A fact sheet that was released by the White House in February said: “The FDA's Center for Drug Evaluation and Research (CDER) would face delays in translating new science and technology into regulatory policy and decision-making, which would almost certainly result in delays in new drug approvals. The FDA would likely also need to reduce operational support for meeting review performance goals, such as the recently negotiated user fee goals on new innovative prescription drugs and medical devices.”

The detail in the White House's response is indicative of the severity of the situation, Grossman said, noting that the Administration would normally be loathe to indicate where the cuts would fall, lest they paint bullseyes around budget items for the next wave of Congressionally-mandated cuts.

The sequester, conceived as a painful backstop for action on deficit reduction following an earlier budgetary standoff, holds Medicare cuts to 2% and exempts Medicaid altogether.
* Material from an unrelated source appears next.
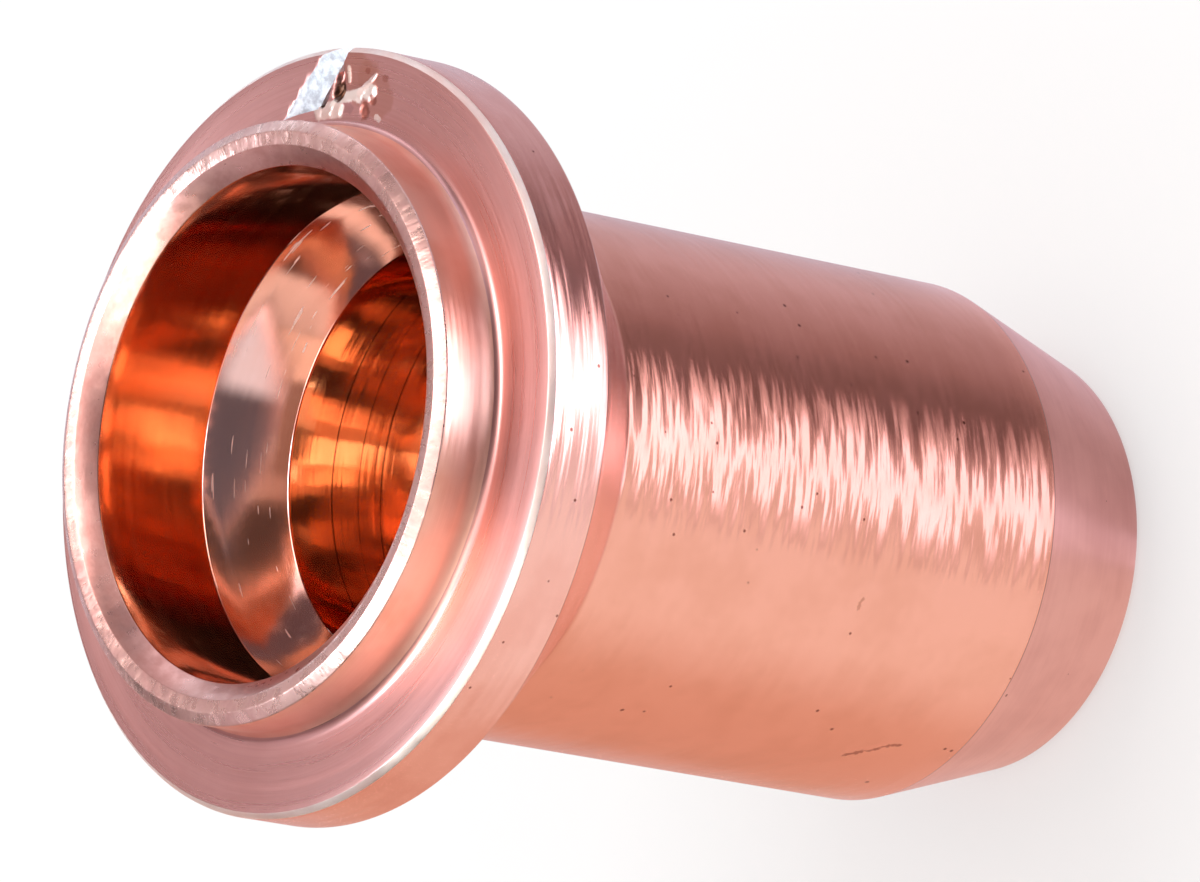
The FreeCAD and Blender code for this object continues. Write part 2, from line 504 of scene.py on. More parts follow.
        height = g.math("ADD", g.math("MULTIPLY", fine, FINE_SHARE),
                        g.math("MULTIPLY", broad, BROAD_SHARE))
        bump = g.add("Bump", Strength=1.0, Distance=self.depth * MM, Height=height).outputs[0]
        if self.grain:
            bump = g.add("Bump", Strength=1.0, Distance=self.grain * MM, Normal=bump,
                         Height=g.noise(place, GRAINS_PER_MM, rough=0.6)).outputs[0]
        tangent = g.vector("CROSS_PRODUCT", (0.0, 0.0, 1.0), outward)
        swung = g.vector("ADD", bump, g.scaled(tangent, self.swing(g, marked, outward)))
        round_axis = g.add("Tangent", {"direction_type": "RADIAL", "axis": "Z"}).outputs[0]
        shader = g.add("BsdfPrincipled", Base_Color=colour, Metallic=metal,
                       Roughness=self.gloss(g, fine, outward, along),
                       Anisotropic=self.anisotropy, Anisotropic_Rotation=QUARTER_TURN,
                       Normal=g.vector("NORMALIZE", swung), Tangent=round_axis)
        return g.surface(shader.outputs[0])


@dataclass(frozen=True)
class SmearedMetal:
    """Pale, lumpy metal where the flange was struck.

    Attributes:
        name: The material's name.
        pale: Linear colour of the smear.
        dull: Linear colour of its hollows.
        lumps_per_mm: Its lumps to the millimetre.
        lump_height: Their height.
        metallic: How metallic it still is.
        roughness: Its gloss.
    """

    name: str
    pale: Triple
    dull: Triple
    lumps_per_mm: float = 5.0
    lump_height: float = 0.03
    metallic: float = 0.5
    roughness: float = 0.5

    def material(self) -> bpy.types.Material:
        """Build the material.

        Returns:
            The material.
        """
        g = Graph(self.name)
        place = g.scaled(g.add("TexCoord").outputs["Object"], 1 / MM)
        lumps = g.noise(place, self.lumps_per_mm, detail=4.0, rough=0.6)
        colour = g.mix(g.remap(lumps, *LUMP_RANGE), (*self.dull, 1.0), (*self.pale, 1.0))
        bump = g.add("Bump", Strength=1.0, Distance=self.lump_height * MM, Height=lumps)
        shader = g.add("BsdfPrincipled", Base_Color=colour, Metallic=self.metallic,
                       Roughness=self.roughness, Normal=bump.outputs[0])
        return g.surface(shader.outputs[0])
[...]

However, a number of other health-related government functions are being walloped. According to OMB figures, the CDC was set to lose $464 million from its non-defense functions, while the NIH was expected to see $2.5 billion in cuts.

“In the event of sequestration, FDA may lack the critical resources needed for the timely review of important medical products that patients depend on to address their health needs,” said consulting firm Avalere Health in a February memo reported by The Hill.

“An underfunded FDA could lead to FDA review clocks being reset or delayed, which would affect a sponsor's ability to obtain product approval — thus delaying patient access to cutting edge medical innovations.”

At press time, Congressional Republicans were still at loggerheads with their Democratic counterparts and the White House over funding beyond March 27, when a temporary funding bill expires.